October 21, 2013

Musical Expression | Articles

Musical Expression

Lou Walinsky
Submitted: Monday, February 11, 2013 - 9:48am
Creating and communicating a story, feeling, or mood for the listener is essential in playing any genre of music.
What is the point of playing music unless it says something? Unless it moves and
touches the listener in some way? The endless hours involved in learning the nuts and bolts of an instrument must lead to the performer creating and communicating a story, a feeling, or a mood for the listener. No matter if the performer is playing for only him/herself or for hundreds or thousands of people. No matter if the music is composed or improvised, in whatever genre it may be.
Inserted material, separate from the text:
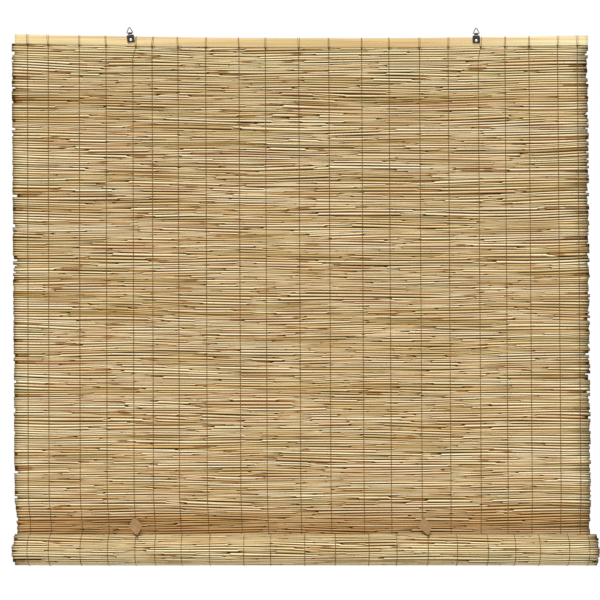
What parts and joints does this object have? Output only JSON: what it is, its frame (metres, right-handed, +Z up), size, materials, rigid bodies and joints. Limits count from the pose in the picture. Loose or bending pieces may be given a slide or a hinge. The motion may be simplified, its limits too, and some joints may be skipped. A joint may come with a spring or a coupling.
{
  "type": "reed roll up blind",
  "caption": "Wide woven reed blind hanging from two wire rings on a flat head rail, its foot rolled forward into a thick roll held by leaf-shaped tabs.",
  "frame": {"origin": "middle of the head rail's back face, where the rail's sagging middle line is lowest between its ends", "axes": "+X to the right along the head rail as seen from the front, +Y away from the viewer towards the window or wall, +Z up"},
  "size_m": [1.2406, 0.0735, 1.1433],
  "materials": {
    "slat": "planed pale wood, no lacquer",
    "reed": "dry peeled reed, satin",
    "twine": "thin dark twine",
    "strap": "dark gunmetal plate",
    "wire": "drawn steel wire",
    "screw": "bright plated",
    "tab": "flat tan leather"
  },
  "bodies": {
    "blind": {"head_rail": "slat", "reed_mat": "reed", "reed_roll": "reed", "bottom_batten": "slat", "warp_string_01": "twine", "warp_string_02": "twine", "warp_string_03": "twine", "warp_string_04": "twine", "warp_string_05": "twine", "warp_string_06": "twine", "warp_string_07": "twine", "warp_string_08": "twine", "warp_string_09": "twine", "warp_string_10": "twine", "warp_string_11": "twine", "warp_string_12": "twine", "warp_string_13": "twine", "warp_string_14": "twine", "warp_string_15": "twine", "warp_string_16": "twine", "warp_string_17": "twine", "warp_string_18": "twine", "warp_string_19": "twine", "warp_string_20": "twine", "warp_string_21": "twine", "hanger_strap_left": "strap", "hanger_screw_left": "screw", "roll_tab_left": "tab", "tab_top_cord_left": "twine", "tab_low_cord_left": "twine", "hanger_strap_right": "strap", "hanger_screw_right": "screw", "roll_tab_right": "tab", "tab_top_cord_right": "twine", "tab_low_cord_right": "twine"},
    "left_ring": {"hanger_ring_left": "wire"},
    "right_ring": {"hanger_ring_right": "wire"}
  },
  "joints": [
    {"name": "left_ring_swing", "type": "hinge", "parent": "blind", "child": "left_ring", "pos_m": [-0.36446, -0.00935, 0.0207], "axis": [0.9903, 0, 0.1392], "range_deg": [-118, 145]},
    {"name": "right_ring_swing", "type": "hinge", "parent": "blind", "child": "right_ring", "pos_m": [0.37191, -0.00935, 0.01929], "axis": [1, 0, 0.0087], "range_deg": [-118, 145]}
  ]
}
In order for the music to work its magic, the performer must go beyond simply playing the notes correctly to letting the sounds take flight.
Sara Freed, one of my most influential piano teachers, wrote this poem about musical expression, in 1964:
I must make the mood of the music my own,
With all the awareness I have ever known.
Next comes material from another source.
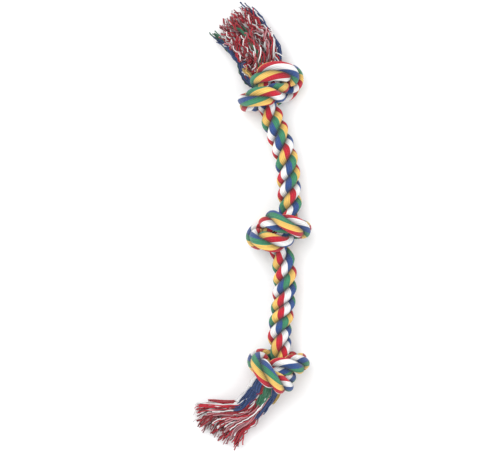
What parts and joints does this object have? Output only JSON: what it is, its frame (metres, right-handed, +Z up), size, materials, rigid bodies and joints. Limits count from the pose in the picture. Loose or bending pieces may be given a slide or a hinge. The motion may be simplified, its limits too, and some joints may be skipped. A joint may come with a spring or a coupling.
{
  "type": "rope dog toy",
  "caption": "Twisted cotton rope tug toy for dogs, with overhand knots in it and unlaid yarn tassels at both ends, lying flat.",
  "frame": {"origin": "middle of the bounding box on the floor that the toy lies on", "axes": "+Y along the toy towards its top tassel, +X to the right as pictured, +Z up from the floor"},
  "size_m": [0.0983, 0.3695, 0.0535],
  "materials": {
    "banded_cotton": "matt dyed cotton yarn in bands of five colours",
    "yellow_cotton": "matt dyed cotton yarn",
    "red_cotton": "matt dyed cotton yarn",
    "white_cotton": "matt dyed cotton yarn",
    "blue_cotton": "matt dyed cotton yarn",
    "green_cotton": "matt dyed cotton yarn",
    "core_cotton": "matt dyed cotton yarn"
  },
  "bodies": {
    "middle_knot": {"middle_knot_strand_a": "banded_cotton", "middle_knot_strand_b": "banded_cotton", "middle_knot_strand_c": "banded_cotton"},
    "upper_rope": {"upper_rope_strand_a": "banded_cotton", "upper_rope_strand_b": "banded_cotton", "upper_rope_strand_c": "banded_cotton"},
    "top_knot": {"top_knot_strand_a": "banded_cotton", "top_knot_strand_b": "banded_cotton", "top_knot_strand_c": "banded_cotton"},
    "top_tassel": {"top_tassel_a_yellow": "yellow_cotton", "top_tassel_a_red": "red_cotton", "top_tassel_a_white": "white_cotton", "top_tassel_a_blue": "blue_cotton", "top_tassel_a_green": "green_cotton", "top_tassel_a_core": "core_cotton", "top_tassel_b_yellow": "yellow_cotton", "top_tassel_b_red": "red_cotton", "top_tassel_b_white": "white_cotton", "top_tassel_b_blue": "blue_cotton", "top_tassel_b_green": "green_cotton", "top_tassel_b_core": "core_cotton", "top_tassel_c_yellow": "yellow_cotton", "top_tassel_c_red": "red_cotton", "top_tassel_c_white": "white_cotton", "top_tassel_c_blue": "blue_cotton", "top_tassel_c_green": "green_cotton", "top_tassel_c_core": "core_cotton"},
    "lower_rope": {"lower_rope_strand_a": "banded_cotton", "lower_rope_strand_b": "banded_cotton", "lower_rope_strand_c": "banded_cotton"},
    "bottom_knot": {"bottom_knot_strand_a": "banded_cotton", "bottom_knot_strand_b": "banded_cotton", "bottom_knot_strand_c": "banded_cotton"},
    "bottom_tassel": {"bottom_tassel_a_yellow": "yellow_cotton", "bottom_tassel_a_red": "red_cotton", "bottom_tassel_a_white": "white_cotton", "bottom_tassel_a_blue": "blue_cotton", "bottom_tassel_a_green": "green_cotton", "bottom_tassel_a_core": "core_cotton", "bottom_tassel_b_yellow": "yellow_cotton", "bottom_tassel_b_red": "red_cotton", "bottom_tassel_b_white": "white_cotton", "bottom_tassel_b_blue": "blue_cotton", "bottom_tassel_b_green": "green_cotton", "bottom_tassel_b_core": "core_cotton", "bottom_tassel_c_yellow": "yellow_cotton", "bottom_tassel_c_red": "red_cotton", "bottom_tassel_c_white": "white_cotton", "bottom_tassel_c_blue": "blue_cotton", "bottom_tassel_c_green": "green_cotton", "bottom_tassel_c_core": "core_cotton"}
  },
  "joints": [
    {"name": "upper_rope_sway", "type": "hinge", "parent": "middle_knot", "child": "upper_rope", "pos_m": [0.03148, 0.02802, 0.02026], "axis": [0, 0, 1], "range_deg": [-30, 30], "deforming": ["upper_rope_strand_a", "upper_rope_strand_b", "upper_rope_strand_c"]},
    {"name": "top_knot_lift", "type": "hinge", "parent": "upper_rope", "child": "top_knot", "pos_m": [0.01826, 0.08598, 0.0203], "axis": [1, 0, 0], "range_deg": [0, 35], "deforming": ["upper_rope_strand_a", "upper_rope_strand_b", "upper_rope_strand_c"]},
    {"name": "top_tassel_swing", "type": "hinge", "parent": "top_knot", "child": "top_tassel", "pos_m": [0.01197, 0.12766, 0.01825], "axis": [0, 0, 1], "range_deg": [-30, 30], "deforming": ["top_tassel_a_yellow", "top_tassel_a_red", "top_tassel_a_white", "top_tassel_a_blue", "top_tassel_a_green", "top_tassel_a_core", "top_tassel_b_yellow", "top_tassel_b_red", "top_tassel_b_white", "top_tassel_b_blue", "top_tassel_b_green", "top_tassel_b_core", "top_tassel_c_yellow", "top_tassel_c_red", "top_tassel_c_white", "top_tassel_c_blue", "top_tassel_c_green", "top_tassel_c_core"]},
    {"name": "lower_rope_sway", "type": "hinge", "parent": "middle_knot", "child": "lower_rope", "pos_m": [0.02706, -0.03286, 0.02011], "axis": [0, 0, 1], "range_deg": [-30, 30], "deforming": ["lower_rope_strand_a", "lower_rope_strand_b", "lower_rope_strand_c"]},
    {"name": "bottom_knot_lift", "type": "hinge", "parent": "lower_rope", "child": "bottom_knot", "pos_m": [0.02356, -0.08998, 0.02225], "axis": [-1, 0, 0], "range_deg": [0, 35], "deforming": ["lower_rope_strand_a", "lower_rope_strand_b", "lower_rope_strand_c"]},
    {"name": "bottom_tassel_swing", "type": "hinge", "parent": "bottom_knot", "child": "bottom_tassel", "pos_m": [0.01178, -0.13387, 0.0239], "axis": [0, 0, 1], "range_deg": [-30, 30], "deforming": ["bottom_tassel_a_yellow", "bottom_tassel_a_red", "bottom_tassel_a_white", "bottom_tassel_a_blue", "bottom_tassel_a_green", "bottom_tassel_a_core", "bottom_tassel_b_yellow", "bottom_tassel_b_red", "bottom_tassel_b_white", "bottom_tassel_b_blue", "bottom_tassel_b_green", "bottom_tassel_b_core", "bottom_tassel_c_yellow", "bottom_tassel_c_red", "bottom_tassel_c_white", "bottom_tassel_c_blue", "bottom_tassel_c_green", "bottom_tassel_c_core"]}
  ]
}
The sadness of the lento, largo, and adagio,
The gladness of the rondo, allegro and scherzando.
Shouting, weeping, dancing in turn,
Developing discipline so demanding and stern.
My throat sings silently while fingers rise and fall,
The note is nothing unless the music is all.
The timeless sentiments expressed in these words are worthy goals for all music students and performers to aspire to. Making those goals a reality in one’s music is one of the great challenges and joys of learning to play an instrument.